**MATERIAL SHOWN**:
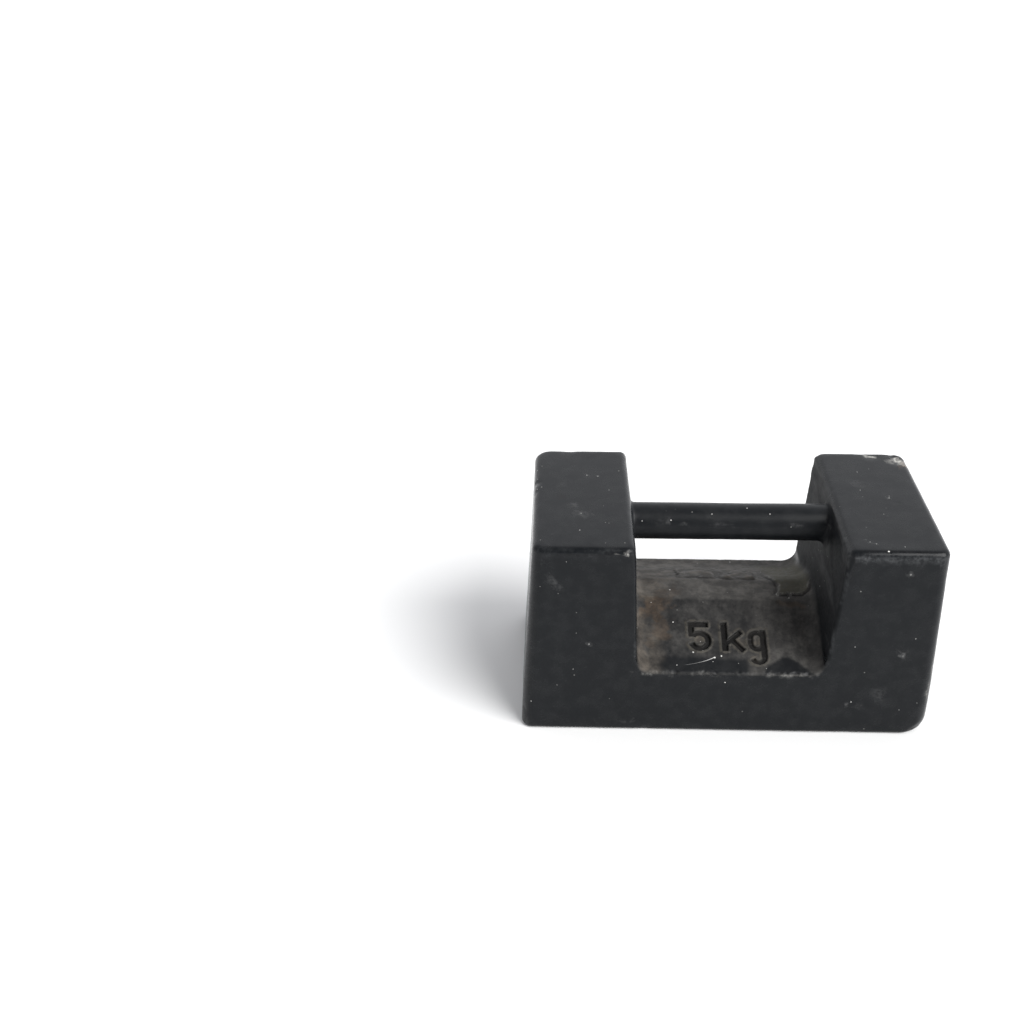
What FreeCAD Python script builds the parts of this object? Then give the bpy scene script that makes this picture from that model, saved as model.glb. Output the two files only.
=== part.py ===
# Five-kilogram rectangular bar weight: one iron casting.
#
# Frame: X runs along the length, Y along the depth, Z up.  The origin is the
# centre of the base, on the surface the weight stands on.  All sizes are in
# millimetres.
#
# Form: a block whose ends and long faces lean in towards the top, with a gap
# across its middle that leaves an upright at each end.  The floor of the gap
# is a low ridge that falls away to a lip on both long faces, and a plain round
# bar joins the two uprights over it as the grip.  Mass figures are sunk in the
# front slope of the ridge.
import FreeCAD, Part
import math
import os

os.makedirs("parts", exist_ok=True)

V = FreeCAD.Vector

# ---------------------------------------------------------------- dimensions
LENGTH_BASE = 157.0      # along X at the foot
LENGTH_TOP = 148.5       # along X over the tops of the uprights
DEPTH_BASE = 77.2        # along Y at the foot
DEPTH_TOP = 74.2         # along Y over the tops of the uprights
HEIGHT = 83.2

EDGE_CORNER = 4.4        # rounding of the upright outer corners
EDGE_CORNER_WORN = 6.4   # the rounder one, back left
EDGE_TOP = 2.6           # rounding round the tops of the uprights
EDGE_FOOT = 1.8          # rounding round the foot

GAP_LEFT = 37.1          # inner face of the left upright, at the top, in front
GAP_RIGHT = 38.2         # inner face of the right upright, at the top, in front
GAP_LEFT_BACK = 37.6     # the same two at the back, where the gap is wider
GAP_RIGHT_BACK = 39.0
GAP_DRAFT = 0.047        # how far each inner face comes in, per mm down
GAP_EDGE_FACE = 1.6      # rounding of the gap's edges on the long faces
GAP_ROOT = 5.4           # fillet between ridge and uprights

CREST_Z = 40.6           # top of the ridge
CREST_FLAT = 4.6         # half width of its flat top
CREST_ROUND = 9.0        # rounding from the flat top into the slope
SLOPE_DEG = 22.5         # fall of the slopes
LIP_Z = (28.7, 29.7)     # height of the lip on the front face and on the back face
LIP_RUN_DEG = 5.0        # fall of the last run before the lip
LIP_SWEEP = 26.0         # hollow between the slope and that last run

BAR_Z = 72.6             # height of the grip bar's axis
BAR_D = 14.1
BAR_ROOT = 1.4           # fillet where the bar runs into the uprights

FIG_HEIGHT = 12.4        # height of the figures along the slope
FIG_STROKE = 2.0         # width of their strokes
FIG_DEPTH = 1.0          # how deep they are sunk
FIG_FOOT_Y = -28.1       # foot of the figures, across the depth
FIG_X = -14.3            # left edge of the first figure

# ------------------------------------------------------------ derived values
SLOPE = math.radians(SLOPE_DEG)
LIP_RUN = math.radians(LIP_RUN_DEG)
DRAFT_Y = (DEPTH_BASE - DEPTH_TOP) / 2.0 / HEIGHT


def face_y(z):
    """Distance of a long face from the middle plane at height z."""
    return DEPTH_BASE / 2.0 - DRAFT_Y * z


def rect(lx, ly, z):
    return [V(-lx / 2, -ly / 2, z), V(lx / 2, -ly / 2, z),
            V(lx / 2, ly / 2, z), V(-lx / 2, ly / 2, z)]


def six_sided(lower, upper):
    """A solid with flat faces between two four-cornered ends."""
    loops = [lower, upper] + [[lower[i], lower[(i + 1) % 4], upper[(i + 1) % 4], upper[i]]
                              for i in range(4)]
    faces = [Part.Face(Part.makePolygon(q + [q[0]])) for q in loops]
    solid = Part.Solid(Part.Shell(faces))
    if solid.Volume < 0:
        solid.reverse()
    return solid


def edges_where(shape, test):
    return [e for e in shape.Edges if test(e)]


def mid(edge):
    return edge.valueAt((edge.FirstParameter + edge.LastParameter) / 2.0)


# ----------------------------------------------------------- the outer block
def outer_block():
    """The block with sharp edges, leaning in on all four sides."""
    return six_sided(rect(LENGTH_BASE, DEPTH_BASE, 0), rect(LENGTH_TOP, DEPTH_TOP, HEIGHT))


# ------------------------------------------- the ridge under the grip, as y, z
def ridge_side(x, s, lip_z):
    """Half of the ridge's profile at x, from the flat top outwards; s is -1 in front, 1 behind."""
    y0 = CREST_FLAT
    ts, tl = math.tan(SLOPE), math.tan(LIP_RUN)
    # shoulder, from the flat top into the slope
    cy, cz = y0, CREST_Z - CREST_ROUND
    a_end = (cy + CREST_ROUND * math.sin(SLOPE), cz + CREST_ROUND * math.cos(SLOPE))
    a_mid = (cy + CREST_ROUND * math.sin(SLOPE / 2), cz + CREST_ROUND * math.cos(SLOPE / 2))
    # the slope's line meets the last run's line, which goes through the lip
    lip_y = face_y(lip_z)
    ym = (a_end[1] - lip_z + a_end[0] * ts - lip_y * tl) / (ts - tl)
    zm = a_end[1] - (ym - a_end[0]) * ts
    # hollow between the two, its centre above the surface
    reach = LIP_SWEEP * math.tan((SLOPE - LIP_RUN) / 2.0)
    b_start = (ym - reach * math.cos(SLOPE), zm + reach * math.sin(SLOPE))
    b_end = (ym + reach * math.cos(LIP_RUN), zm - reach * math.sin(LIP_RUN))
    by = b_start[0] + LIP_SWEEP * math.sin(SLOPE)
    bz = b_start[1] + LIP_SWEEP * math.cos(SLOPE)
    half = (SLOPE + LIP_RUN) / 2.0
    b_mid = (by - LIP_SWEEP * math.sin(half), bz - LIP_SWEEP * math.cos(half))
    # run on past the face
    far = (b_end[0] + 12.0, b_end[1] - 12.0 * tl)

    def p(q):
        return V(x, s * q[0], q[1])

    edges = [Part.LineSegment(p(far), p(b_end)).toShape(),
             Part.Arc(p(b_end), p(b_mid), p(b_start)).toShape(),
             Part.LineSegment(p(b_start), p(a_end)).toShape(),
             Part.Arc(p(a_end), p(a_mid), p((y0, CREST_Z))).toShape()]
    return edges, p(far), p((y0, CREST_Z))


def gap_cutter():
    """What is taken out between the uprights, rounded where it meets them."""
    over = 10.0
    zt = HEIGHT + over
    x = -60.0
    front, far_f, top_f = ridge_side(x, -1, LIP_Z[0])
    back, far_b, top_b = ridge_side(x, 1, LIP_Z[1])
    flat = Part.LineSegment(top_f, top_b).toShape()
    cap = Part.makePolygon([far_b, V(x, far_b.y, zt), V(x, far_f.y, zt), far_f])
    wire = Part.Wire(Part.__sortEdges__(front + [flat] + back + list(cap.Edges)))
    section = Part.Face(wire).extrude(V(120, 0, 0))

    # the two inner faces come in going down, and stand further apart at the back
    def wall(y, left, right):
        zb = 15.0
        up, down = GAP_DRAFT * over, GAP_DRAFT * (HEIGHT - zb)
        return [V(-left + down, y, zb), V(right - down, y, zb),
                V(right + up, y, zt), V(-left - up, y, zt)]
    half = DEPTH_TOP / 2.0
    y_end = 80.0
    dl, dr = (GAP_LEFT_BACK - GAP_LEFT) / (2 * half), (GAP_RIGHT_BACK - GAP_RIGHT) / (2 * half)
    wedge = six_sided(wall(-y_end, GAP_LEFT - dl * (y_end - half), GAP_RIGHT - dr * (y_end - half)),
                      wall(y_end, GAP_LEFT_BACK + dl * (y_end - half),
                           GAP_RIGHT_BACK + dr * (y_end - half)))
    cutter = section.common(wedge)
    roots = edges_where(cutter, lambda e: abs(mid(e).x) > 30 and e.BoundBox.ZMax < CREST_Z + 0.5
                        and e.BoundBox.YLength > 0.5)
    return cutter.makeFillet(GAP_ROOT, roots)


# ------------------------------------------------------- the sunk mass figures
def stroke(x0, y0, x1, y1, w):
    """A straight stroke with square ends, as a flat face."""
    d = V(x1 - x0, y1 - y0, 0)
    d.normalize()
    n = V(-d.y, d.x, 0) * (w / 2.0)
    a, b = V(x0, y0, 0), V(x1, y1, 0)
    return Part.Face(Part.makePolygon([a + n, b + n, b - n, a - n, a + n]))


def bow(cx, cy, r, w, a0, a1):
    """A curved stroke of mid radius r from angle a0 to a1, in degrees."""
    ro, ri = r + w / 2.0, r - w / 2.0

    def at(rr, a):
        return V(cx + rr * math.cos(math.radians(a)), cy + rr * math.sin(math.radians(a)), 0)

    am = (a0 + a1) / 2.0
    outer = Part.Arc(at(ro, a0), at(ro, am), at(ro, a1)).toShape()
    inner = Part.Arc(at(ri, a1), at(ri, am), at(ri, a0)).toShape()
    e0 = Part.LineSegment(at(ro, a1), at(ri, a1)).toShape()
    e1 = Part.LineSegment(at(ri, a0), at(ro, a0)).toShape()
    return Part.Face(Part.Wire([outer, e0, inner, e1]))


def figures():
    """The figures as one set of solids, lying in the XY plane, foot on Y = 0."""
    w, h = FIG_STROKE, FIG_HEIGHT
    # "5": flag, stem and bowl
    x5, r5 = FIG_X, 3.3
    faces = [stroke(x5 + 0.5, h - w / 2, x5 + 7.8, h - w / 2, w),
             stroke(x5 + 1.3, h, x5 + 1.3, h * 0.50, w),
             bow(x5 + 4.35, r5 + w / 2, r5, w, -160, 138)]
    # "k": stem, arm and leg
    xk = FIG_X + 13.0
    faces += [stroke(xk + w / 2, 0, xk + w / 2, h, w),
              stroke(xk + w * 0.5, h * 0.24, xk + 7.3, h * 0.67, w * 0.9),
              stroke(xk + 3.2, h * 0.44, xk + 7.9, 0.2, w * 0.9)]
    # "g": tall bowl, stem and hooked tail
    xg, rg = FIG_X + 22.9, 2.45
    lo, hi = rg + w / 2, h * 0.74 - rg - w / 2
    gx = xg + rg + w / 2
    faces += [bow(gx, hi, rg, w * 0.9, 0, 180), bow(gx, lo, rg, w * 0.9, 180, 360),
              stroke(gx - rg, lo, gx - rg, hi, w * 0.9),
              stroke(gx + rg, h * 0.76, gx + rg, -2.4, w),
              bow(gx, -2.4, rg, w * 0.9, -155, 0)]
    solids = [f.extrude(V(0, 0, 6.0 + FIG_DEPTH)) for f in faces]
    mark = solids[0].multiFuse(solids[1:])
    mark.translate(V(0, 0, -FIG_DEPTH))
    return mark.removeSplitter()


def slope_z(y):
    """Height of the straight part of the slope at depth y, front or back."""
    zs = CREST_Z - CREST_ROUND + CREST_ROUND * math.cos(SLOPE)
    ys = CREST_FLAT + CREST_ROUND * math.sin(SLOPE)
    return zs - (abs(y) - ys) * math.tan(SLOPE)


# ------------------------------------------------------------------ the weight
def bar_weight():
    body = outer_block().cut(gap_cutter())

    # the four upright outer corners, the back left one rounder
    corners = edges_where(body, lambda e: abs(e.BoundBox.ZLength - HEIGHT) < 1e-3
                          and abs(mid(e).x) > 60)
    worn = [e for e in corners if mid(e).x < 0 and mid(e).y > 0]
    body = body.makeFillet(EDGE_CORNER, [e for e in corners if e not in worn])
    worn = edges_where(body, lambda e: abs(e.BoundBox.ZLength - HEIGHT) < 1e-3
                       and mid(e).x < -60 and mid(e).y > 0 and e.BoundBox.XLength > 3.5)
    body = body.makeFillet(EDGE_CORNER_WORN, worn)

    # the gap's outline on both long faces: down one upright, over the lip, up the other
    def outline(e):
        m = mid(e)
        return (abs(abs(m.y) - face_y(m.z)) < 0.05 and abs(m.x) < 45
                and m.z > 25 and e.BoundBox.ZMin < HEIGHT - 0.01)
    body = body.makeFillet(GAP_EDGE_FACE, edges_where(body, outline))

    # round the tops of the uprights, and round the foot
    body = body.makeFillet(EDGE_TOP, edges_where(body, lambda e: e.BoundBox.ZMin > HEIGHT - 0.01))
    body = body.makeFillet(EDGE_FOOT, edges_where(body, lambda e: e.BoundBox.ZMax < 0.01))

    # the grip bar, run 12 mm into each upright, then rounded at its roots
    x0, x1 = -GAP_LEFT - 12.0, GAP_RIGHT + 12.0
    bar = Part.makeCylinder(BAR_D / 2.0, x1 - x0, V(x0, 0, BAR_Z), V(1, 0, 0))
    body = body.fuse(bar)
    roots = edges_where(body, lambda e: abs(mid(e).x) > 30 and abs(mid(e).x) < 45
                        and abs(e.BoundBox.YLength - BAR_D) < 0.05
                        and abs(e.BoundBox.Center.z - BAR_Z) < 1.0)
    body = body.makeFillet(BAR_ROOT, roots)

    # the sunk figures on the front slope
    mark = figures()
    mark.rotate(V(0, 0, 0), V(1, 0, 0), SLOPE_DEG)
    mark.translate(V(0, FIG_FOOT_Y, slope_z(FIG_FOOT_Y)))
    body = body.cut(mark)

    solids = body.Solids
    assert len(solids) == 1 and solids[0].isValid(), "the weight must be one sound solid"
    return solids[0]


weight = bar_weight()
box = weight.BoundBox
print("box x %.2f %.2f  y %.2f %.2f  z %.2f %.2f" %
      (box.XMin, box.XMax, box.YMin, box.YMax, box.ZMin, box.ZMax))
print("volume %.1f cm3, mass at 7.1 g/cm3 %.3f kg" % (weight.Volume / 1000.0, weight.Volume * 7.1e-6))
weight.exportStep("parts/bar_weight.step")
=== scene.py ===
import math
import bpy
import bmesh
import numpy as np
from mathutils import Matrix, Vector


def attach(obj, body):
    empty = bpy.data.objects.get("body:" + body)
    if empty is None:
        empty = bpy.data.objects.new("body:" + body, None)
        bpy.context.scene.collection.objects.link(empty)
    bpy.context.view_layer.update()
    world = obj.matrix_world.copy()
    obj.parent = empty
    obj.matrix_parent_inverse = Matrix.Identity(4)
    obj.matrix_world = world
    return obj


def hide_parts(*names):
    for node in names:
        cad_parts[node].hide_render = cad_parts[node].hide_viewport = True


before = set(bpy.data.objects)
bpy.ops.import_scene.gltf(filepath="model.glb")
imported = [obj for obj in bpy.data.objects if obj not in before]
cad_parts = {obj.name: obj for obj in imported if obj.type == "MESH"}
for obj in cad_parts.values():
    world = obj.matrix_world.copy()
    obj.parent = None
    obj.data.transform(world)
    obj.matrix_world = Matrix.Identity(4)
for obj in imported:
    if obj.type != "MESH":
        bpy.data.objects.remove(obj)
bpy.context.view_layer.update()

# --------------------------------------------------------------------------
# 1. The casting's own shape, as a distance function
# --------------------------------------------------------------------------
LB, LT, DB, DT, H = 157.0, 148.5, 77.2, 74.2, 83.2
GL, GR, GLB, GRB, GDR = 37.1, 38.2, 37.6, 39.0, 0.047
GROOT = 5.4
CREST, CFLAT, CROUND = 40.6, 4.6, 9.0
SL, LR, SWEEP = math.radians(22.5), math.radians(5.0), 26.0
LIPF, LIPB = 28.7, 29.7
BARZ, BARR = 72.6, 7.05
FIG_H, FIG_W, FIG_FOOT, FIG_X, FIG_DEPTH = 12.4, 2.0, -28.1, -14.3, 1.0


def face_y(z):
    return DB / 2 - (DB - DT) / 2 / H * z


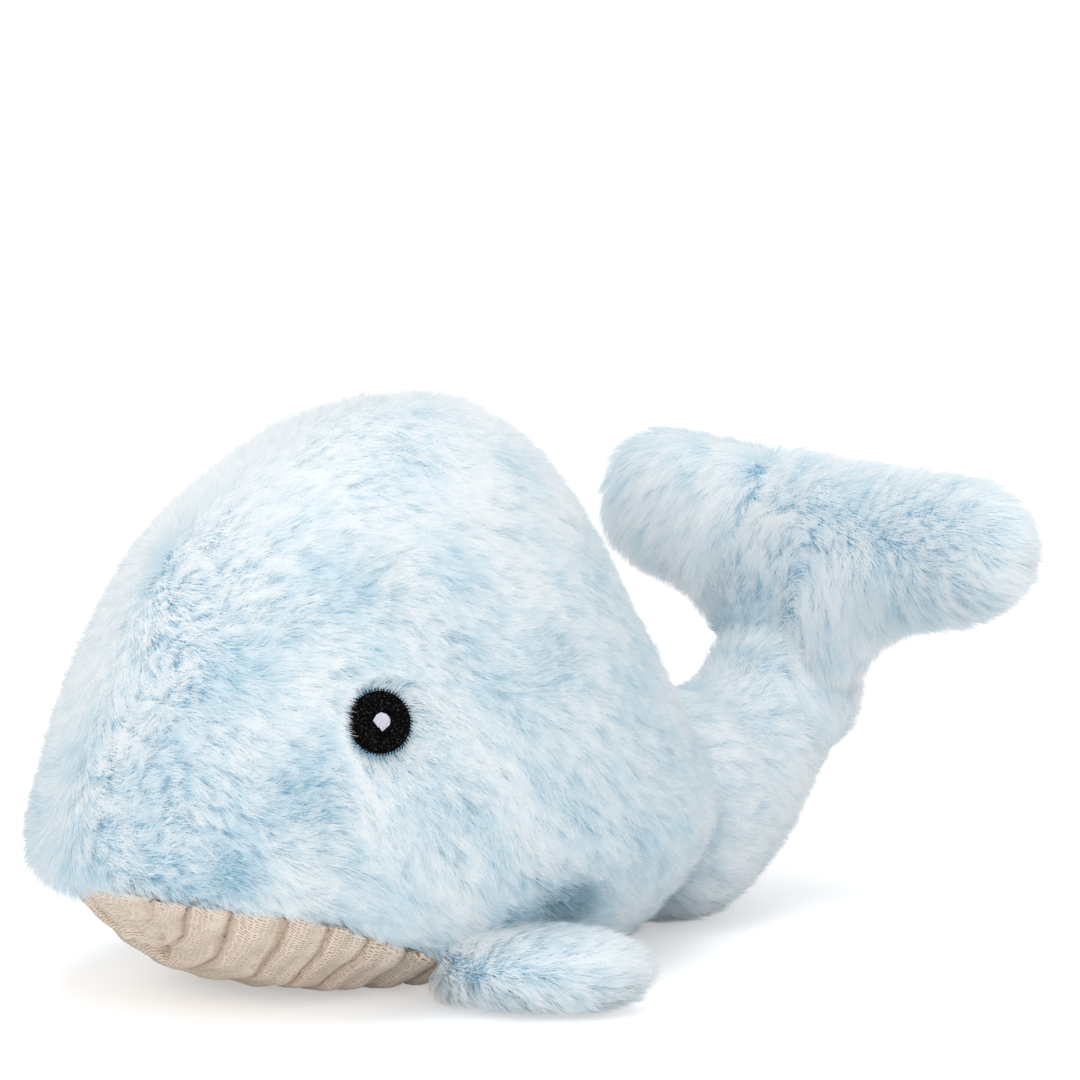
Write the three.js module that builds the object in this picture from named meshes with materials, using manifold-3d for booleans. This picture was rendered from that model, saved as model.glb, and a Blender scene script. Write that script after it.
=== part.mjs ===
import * as THREE from 'three';
import { mergeVertices } from 'three/addons/utils/BufferGeometryUtils.js';
import Module from 'manifold-3d';

// Plush whale lying on its ribbed belly. Millimetres, +Z up, nose towards -Y, the whale's left on +X.
// The origin is on the ground under the middle of the belly, on the crest of a rib.
// Fur surfaces are at the middle of the pile.

// Body
const bodyHeight = 174;
const bodyHalfLength = 115.5;
const bodyHalfWidth = 79;
const bodyWall = 8;
const seamGap = 0.3;
const restCut = 0.5;

// Ribs of the belly, which run from side to side and lie lower than the pile round them
const ribPitch = 12;
const ribDepth = 2.8;
const bellySetIn = 3.5;
const bellyToTail = 10;

// Embroidered eyes
const eyeRadius = 9.5;
const eyeThickness = 2.4;
const eyeCrown = 0.5;
const eyeStandProud = 0.6;
const eyeForward = 48;
const eyeHeight = 91;
const highlightRadius = 3;
const highlightThickness = 1;

// Tail, which bends about its root
const rootRadius = 34;
const rootHalfWidth = 38;
const rootSetIn = 5.5;
const groundClearance = 2;
const neckReach = 58;
const neckRise = 31;
const neckHalfThickness = 17.5;
const neckHalfWidth = 21.5;
const limbWall = 5;
const rootFullness = 2.3;

// Fluke, which nods about a knuckle at the neck of the tail
const knuckleMargin = 1;
const flukeHalfSpan = 94;
const flukeHeight = 74;
const flukeHalfThickness = 14;
const lobeHalfHeight = 20;
const flukeLean = THREE.MathUtils.degToRad(15);

// Flippers, which flap about a roll along the belly seam
const flipperReach = 39;
const flipperHalfWidth = 22;
const flipperHalfThickness = 9.4;
const flipperSweep = 17;
const flipperRootRadius = 10;
const flipperRootHalfLength = 21;
const flipperPlace = -9;
const flipperHeight = 12.6;
const flipperSeat = 1.6;

// Cutting tools reach this far past what they cut.
const overrun = 20;

// The belly ends in front of the root of the tail.
const bellyEnd = bodyHalfLength - rootSetIn - rootRadius - bellyToTail;

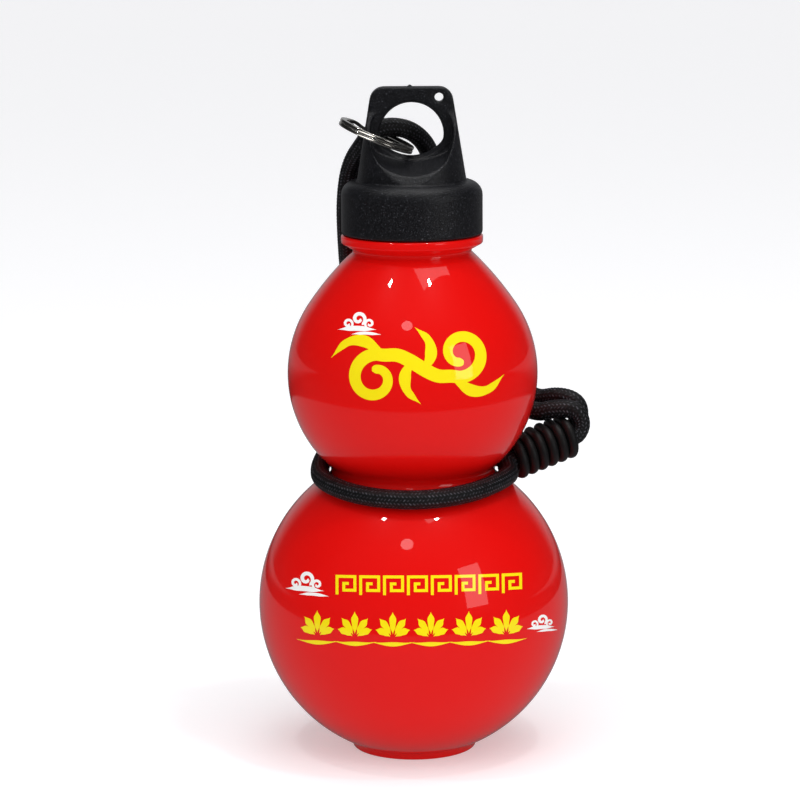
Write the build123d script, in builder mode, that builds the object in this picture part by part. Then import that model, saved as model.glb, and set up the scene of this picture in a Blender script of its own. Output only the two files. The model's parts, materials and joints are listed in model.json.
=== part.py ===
"""A gourd water bottle: a two-bulb bottle with a screw loop cap, a split ring and a cinched carry cord.

Lengths are in millimetres. The origin is the centre of the foot, on the surface that the bottle
stands on. +Z is up, +X is to the right and -Y is the front.
"""

from build123d import *
import math
import os

# Clearances
cut_overrun = 5.0
thread_clearance = 0.3
cap_gap = 0.3

# Bottle: two bulbs, a foot ring, a shoulder and a screw neck
wall = 1.5
lower_bulb_r = 50.0
upper_bulb_r = 40.0
bulb_spacing = 75.0
foot_r = 20.0
foot_width = 3.2
foot_round = 0.7
foot_drop = 2.0
base_rise = 3.6
waist_fillet = 2.5
shoulder_start_height = 22.4
neck_r = 19.0
neck_root_height = 39.2
neck_groove = 1.0
flange_r = 22.6
flange_slope_height = 2.0
flange_thickness = 2.6
flange_round = 0.8
finish_height = 13.8
finish_r = 18.0
mouth_bore_r = 16.0
rim_round = 0.4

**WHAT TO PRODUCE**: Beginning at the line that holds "Write the build123d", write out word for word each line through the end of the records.

**WRITTEN REPLY**:
Write the build123d script, in builder mode, that builds the object in this picture part by part. Then import that model, saved as model.glb, and set up the scene of this picture in a Blender script of its own. Output only the two files. The model's parts, materials and joints are listed in model.json.
=== part.py ===
"""A gourd water bottle: a two-bulb bottle with a screw loop cap, a split ring and a cinched carry cord.

Lengths are in millimetres. The origin is the centre of the foot, on the surface that the bottle
stands on. +Z is up, +X is to the right and -Y is the front.
"""

from build123d import *
import math
import os

# Clearances
cut_overrun = 5.0
thread_clearance = 0.3
cap_gap = 0.3

# Bottle: two bulbs, a foot ring, a shoulder and a screw neck
wall = 1.5
lower_bulb_r = 50.0
upper_bulb_r = 40.0
bulb_spacing = 75.0
foot_r = 20.0
foot_width = 3.2
foot_round = 0.7
foot_drop = 2.0
base_rise = 3.6
waist_fillet = 2.5
shoulder_start_height = 22.4
neck_r = 19.0
neck_root_height = 39.2
neck_groove = 1.0
flange_r = 22.6
flange_slope_height = 2.0
flange_thickness = 2.6
flange_round = 0.8
finish_height = 13.8
finish_r = 18.0
mouth_bore_r = 16.0
rim_round = 0.4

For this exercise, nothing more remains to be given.